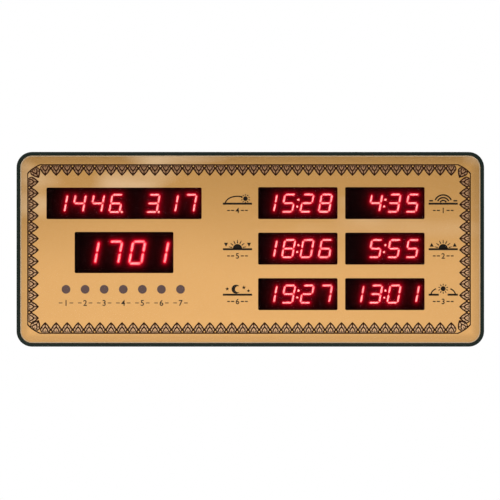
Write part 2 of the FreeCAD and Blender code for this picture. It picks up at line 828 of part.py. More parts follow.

==

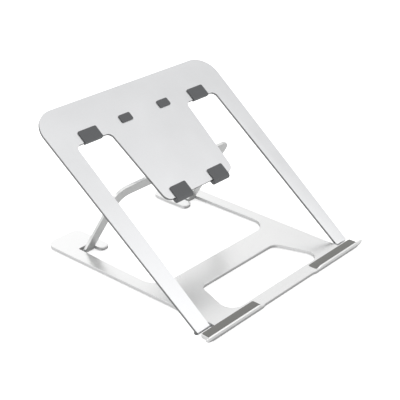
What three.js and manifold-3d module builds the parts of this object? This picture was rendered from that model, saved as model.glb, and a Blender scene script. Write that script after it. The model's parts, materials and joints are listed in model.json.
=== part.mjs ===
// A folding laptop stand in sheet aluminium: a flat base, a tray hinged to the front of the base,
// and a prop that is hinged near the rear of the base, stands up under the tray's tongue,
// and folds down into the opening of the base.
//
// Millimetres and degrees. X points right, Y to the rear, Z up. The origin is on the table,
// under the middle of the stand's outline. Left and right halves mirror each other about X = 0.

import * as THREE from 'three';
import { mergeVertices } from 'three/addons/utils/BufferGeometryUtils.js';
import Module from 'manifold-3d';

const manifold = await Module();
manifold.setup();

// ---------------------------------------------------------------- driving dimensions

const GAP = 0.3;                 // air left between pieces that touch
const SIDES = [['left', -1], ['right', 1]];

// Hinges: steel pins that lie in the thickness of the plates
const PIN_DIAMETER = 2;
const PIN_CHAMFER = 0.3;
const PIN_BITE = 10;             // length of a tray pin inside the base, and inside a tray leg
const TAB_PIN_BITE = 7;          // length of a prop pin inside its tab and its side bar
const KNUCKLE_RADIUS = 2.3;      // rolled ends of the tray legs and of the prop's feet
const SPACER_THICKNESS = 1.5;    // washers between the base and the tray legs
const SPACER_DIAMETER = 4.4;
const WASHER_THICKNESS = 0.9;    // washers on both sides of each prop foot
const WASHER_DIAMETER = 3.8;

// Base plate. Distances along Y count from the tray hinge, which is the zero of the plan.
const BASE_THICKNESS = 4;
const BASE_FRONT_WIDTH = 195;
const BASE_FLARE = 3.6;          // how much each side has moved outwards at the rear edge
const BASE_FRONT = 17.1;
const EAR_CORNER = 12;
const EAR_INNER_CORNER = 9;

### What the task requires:
Of the lines above, retype only those from the line containing "What three.js and" through the line containing "about X = 0.", including both, exactly.

### Finished answer:
What three.js and manifold-3d module builds the parts of this object? This picture was rendered from that model, saved as model.glb, and a Blender scene script. Write that script after it. The model's parts, materials and joints are listed in model.json.
=== part.mjs ===
// A folding laptop stand in sheet aluminium: a flat base, a tray hinged to the front of the base,
// and a prop that is hinged near the rear of the base, stands up under the tray's tongue,
// and folds down into the opening of the base.
//
// Millimetres and degrees. X points right, Y to the rear, Z up. The origin is on the table,
// under the middle of the stand's outline. Left and right halves mirror each other about X = 0.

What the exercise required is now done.